At the same time, it is important to remember that life isn’t perfect. In the long run, it doesn’t matter if you get sick / life gets crazy / you go on holiday and have to take a week off exercising. What’s important is you get right back to it as soon as possible.
4. Always incorporate muscle toning AND cardiovascular exercise into your workout.
Don’t just run. Running will certainly burn up the calories, but it won’t give you beautifully toned arms. On the other hand, you can’t just do gentle yoga. To lose weight and burn off calories quickly, you must do something that really gets your heart pumping and the sweat running.
5. Accept the that fact that life as you know it is over.
Ok, that sounds pretty dramatic, but it’s true. In one way, you’re going to be a completely different person. You could well become one of those crazy people you see who go for a run on Christmas Day. You’ll start annoying people by saying things like “I just cannot go to bed unless I’ve at least done some stomach crunches.” Committing to becoming the fittest version of yourself that you can be doesn’t mean you workout until you lose those 10lbs, then go back to putting your feet up and watching TV every night.

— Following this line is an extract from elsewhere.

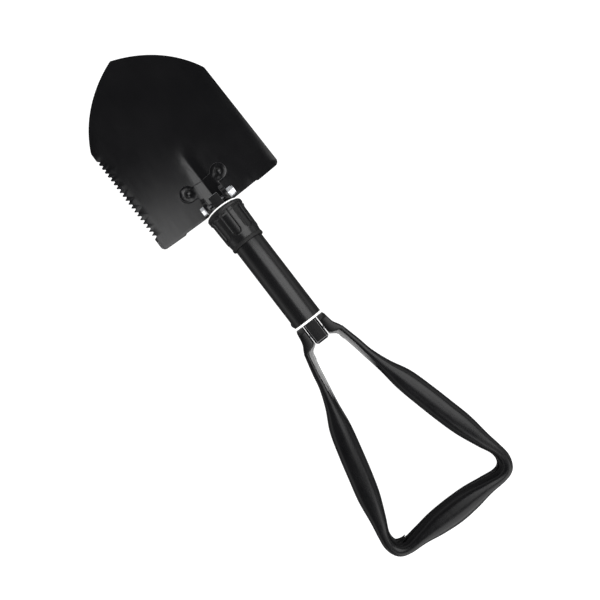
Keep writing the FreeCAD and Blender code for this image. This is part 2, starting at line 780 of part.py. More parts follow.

It means incorporating fitness into your lifestyle for the rest of your life. After all, who doesn’t want to look incredible at 45 (and beyond)?
I do hope these tips strike a chord with some of my readers. I’m thinking of making “Fitness Friday” posts a regular feature, if only for my own motivation / inspiration! I’d also love to hear your favourite methods to keep fit and what motivates you to get moving.
Have a happy and healthy weekend, everyone!